Informative Communication of Robot Plans
Michele Persiani, Thomas Hellstrom
TL;DR
This paper addresses how robots should verbally communicate their plans to humans by accounting for the user's prior beliefs. It introduces an information-theoretic criterion, based on a second-order theory of mind, to select the most informative verbalizations that maximize Information Gain with respect to the robot's true model. The approach is implemented in PDDL as probabilistic Bayesian-network-based planning, and evaluated on the PUCRS dataset as well as a human-operator user study, demonstrating that informative verbalizations enable faster and more accurate goal understanding than incremental or purely order-based strategies.
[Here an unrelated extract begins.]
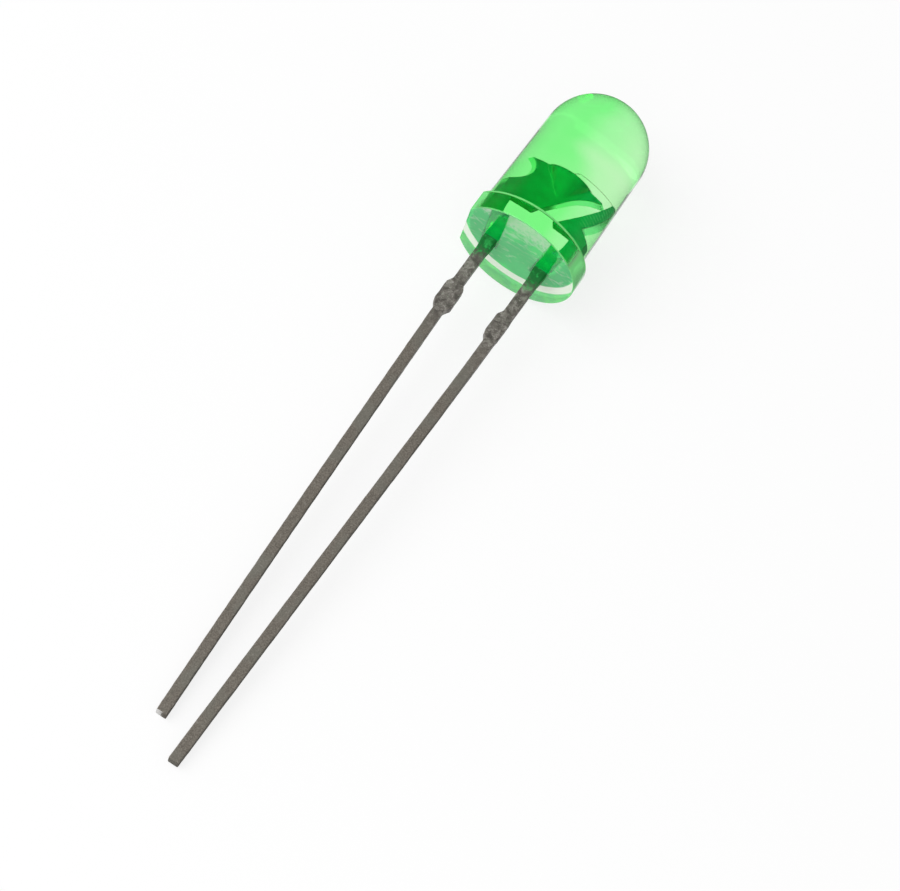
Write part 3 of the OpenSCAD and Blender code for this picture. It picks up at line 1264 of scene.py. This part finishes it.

The findings suggest that communicating goal-related content early and choosing actions that discriminate the robot's internal state yields substantial efficiency gains in human-robot plan explanation and has practical implications for designing interpretable AI systems.
Abstract
When a robot is asked to verbalize its plan it can do it in many ways. For example, a seemingly natural strategy is incremental, where the robot verbalizes its planned actions in plan order. However, an important aspect of this type of strategy is that it misses considerations on what is effectively informative to communicate, because not considering what the user knows prior to explanations. In this paper we propose a verbalization strategy to communicate robot plans informatively, by measuring the information gain that verbalizations have against a second-order theory of mind of the user capturing his prior knowledge on the robot. As shown in our experiments, this strategy allows to understand the robot's goal much quicker than by using strategies such as increasing or decreasing plan order. In addition, following our formulation we hint to what is informative and why when a robot communicates its plan.